- [INPUT MATERIAL]
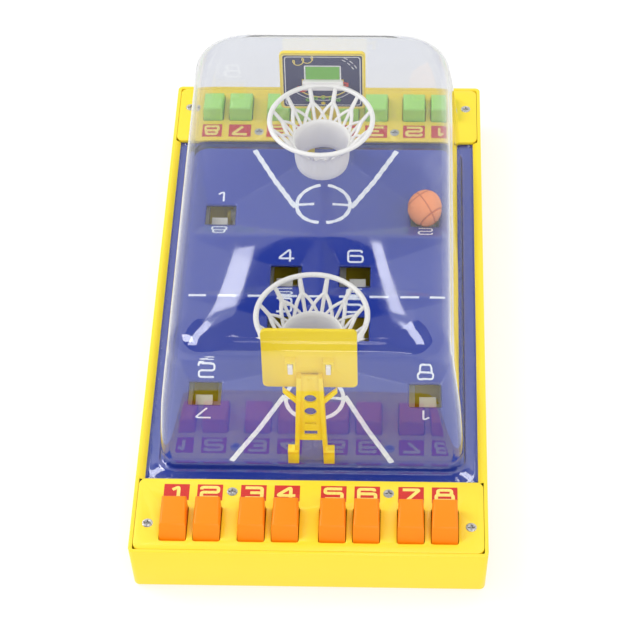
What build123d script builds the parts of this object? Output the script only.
from build123d import *
import math
import os

# Two-player tabletop basketball game. Each player presses eight numbered keys, and each key
# rocks a lever that kicks the ball out of one of the eight pits in the court.
# Millimetres. +Z up, +Y from the front player to the rear player, +X to the front player's
# right. The origin is on the table, under the middle of the game. Whatever stands on the rear
# half is the front half's piece turned half a turn about Z.

# ---------------------------------------------------------------- tray
WIDTH = 190.0            # across the tray's top edge
LENGTH = 366.0           # between the two players' edges
RIM_Z = 32.0             # top of the tray wall, flush with the key decks
FOOT_H = 1.2             # rubber feet stand proud of the tray's underside
FOOT_R = 6.0
FOOT_INSET = 15.0        # feet, in from the tray's edges
TRAY_DRAFT = 1.1         # the bottom is this much narrower on each side
TRAY_WALL = 2.0
TRAY_FLOOR = 2.0
TRAY_CORNER = 3.0
TRAY_BOTTOM_EDGE = 1.2
LEDGE_THICK = 2.0        # upright ribs that carry the court and the decks
LEDGE_DEEP = 3.0
SIDE_LEDGES = 7          # along each long wall
SIDE_LEDGES_FROM_DECK = 6.0
END_LEDGE_X = (-63.0, -21.5, 21.5, 63.0)
GAP = 0.2                # between a fixed panel's edge and what surrounds it

# ---------------------------------------------------------------- key decks
DECK_THICK = 2.0
DECK_LENGTH = 47.3       # along Y
DECK_CORNER = 4.0
SCREW_HEAD_R = 2.9
SCREW_SHANK_R = 1.4
SCREW_LENGTH = 12.0
SCREW_CLEARANCE = 0.08
CROSS = (3.6, 0.8, 0.9)  # the screwdriver's cross: length, width and depth
BOSS_R = 3.5
OUTER_SCREW = (86.0, 17.1)    # x, and distance in from the deck's player-side edge
INNER_SCREW = (42.0, 39.0)
LABEL_WIDTH = 13.7
LABEL_LENGTH = 10.7
LABEL_THICK = 0.2
LABEL_BACK = 3.8         # from the deck's court-side edge

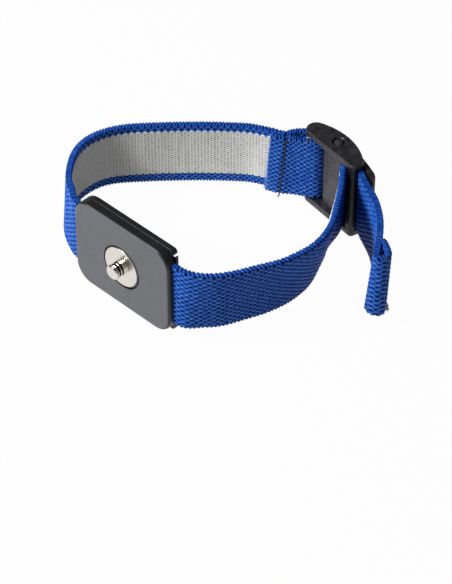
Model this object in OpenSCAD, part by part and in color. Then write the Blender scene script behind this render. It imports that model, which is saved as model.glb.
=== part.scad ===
// Adjustable grounding wrist strap: an elastic band with a conductive lining, a two-part housing
// that carries a 4 mm press stud, and a cam buckle. It stands on its lower edge.
// X runs along the housing, -Y points out of the press stud, Z is up along the band's width.

/* [Band] */
// Width of the elastic band
band_w = 18; // [14:0.5:24]
// Thickness of the band with its lining
band_t = 1.6; // [1.3:0.1:2]
// Bare band above the lining
lining_margin_top = 1.9; // [1:0.1:3]
// Bare band below the lining
lining_margin_bottom = 2.5; // [1:0.1:3]
// Thickness of the conductive lining
lining_t = 0.5; // [0.3:0.05:0.7]
// Gap between the two layers of the sewn loop
layer_gap = 0.15; // [0.05:0.05:0.5]

/* [Loop] */
// Length of the wrist opening, along X
loop_l = 64; // [58:1:76]
// Width of the wrist opening, along Y
loop_w = 57; // [52:1:66]

/* [Housing] */
// Length of the housing
housing_l = 31.5; // [27:0.5:36]
// Plastic above and below the band
housing_side = 3.25; // [3:0.05:4.5]
// Plastic in front of the band
face_wall = 1.5; // [1.3:0.1:2.5]
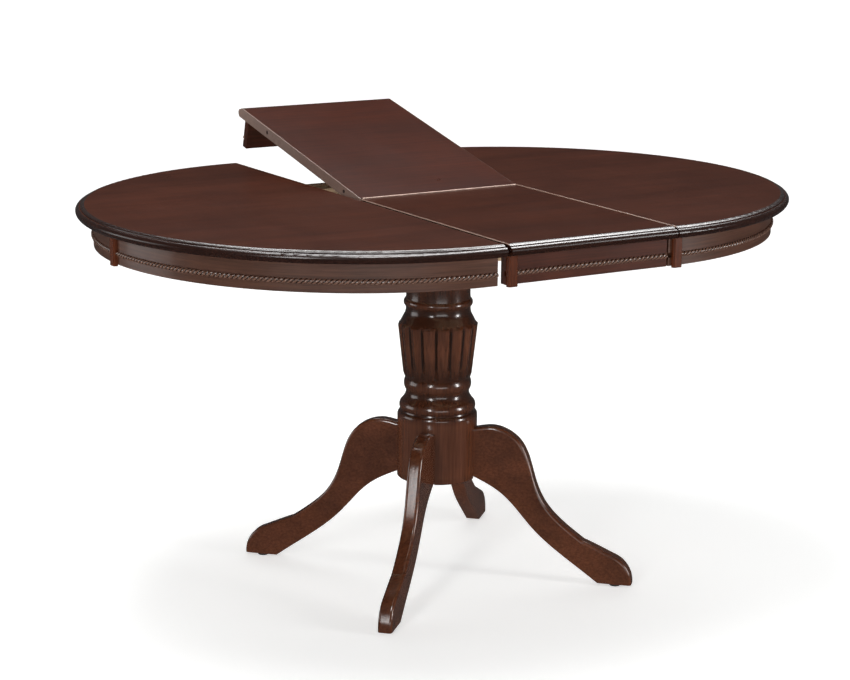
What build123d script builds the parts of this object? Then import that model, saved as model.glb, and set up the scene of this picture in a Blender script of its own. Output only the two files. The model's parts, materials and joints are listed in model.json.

- [YOUR INSTRUCTIONS] Take the line with "Model this object" and all lines after it through the end of the records, and write them out exactly; include nothing else.

- [RESPONSE BELOW]
Model this object in OpenSCAD, part by part and in color. Then write the Blender scene script behind this render. It imports that model, which is saved as model.glb.
=== part.scad ===
// Adjustable grounding wrist strap: an elastic band with a conductive lining, a two-part housing
// that carries a 4 mm press stud, and a cam buckle. It stands on its lower edge.
// X runs along the housing, -Y points out of the press stud, Z is up along the band's width.

/* [Band] */
// Width of the elastic band
band_w = 18; // [14:0.5:24]
// Thickness of the band with its lining
band_t = 1.6; // [1.3:0.1:2]
// Bare band above the lining
lining_margin_top = 1.9; // [1:0.1:3]
// Bare band below the lining
lining_margin_bottom = 2.5; // [1:0.1:3]
// Thickness of the conductive lining
lining_t = 0.5; // [0.3:0.05:0.7]
// Gap between the two layers of the sewn loop
layer_gap = 0.15; // [0.05:0.05:0.5]

/* [Loop] */
// Length of the wrist opening, along X
loop_l = 64; // [58:1:76]
// Width of the wrist opening, along Y
loop_w = 57; // [52:1:66]

/* [Housing] */
// Length of the housing
housing_l = 31.5; // [27:0.5:36]
// Plastic above and below the band
housing_side = 3.25; // [3:0.05:4.5]
// Plastic in front of the band
face_wall = 1.5; // [1.3:0.1:2.5]
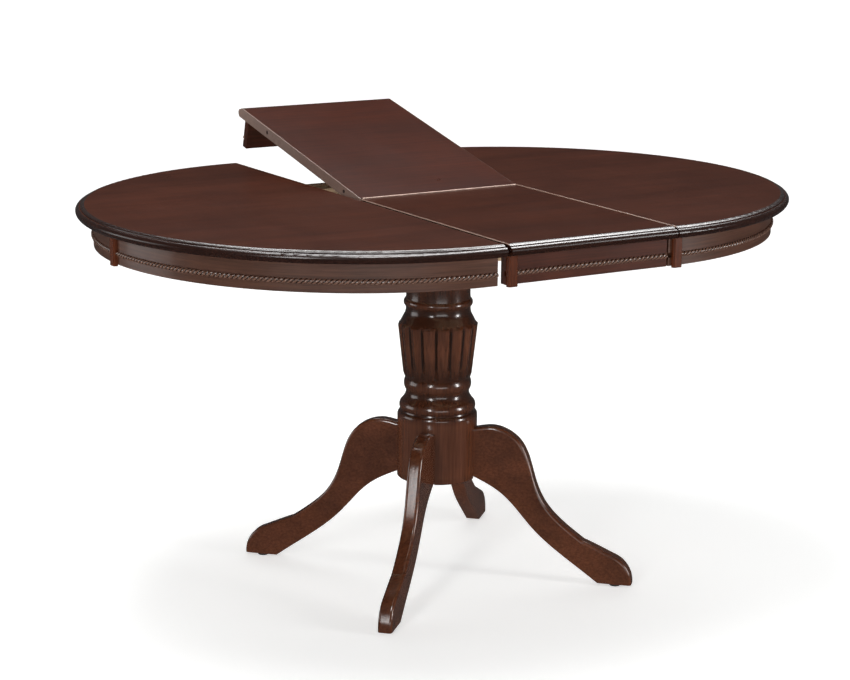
What build123d script builds the parts of this object? Then import that model, saved as model.glb, and set up the scene of this picture in a Blender script of its own. Output only the two files. The model's parts, materials and joints are listed in model.json.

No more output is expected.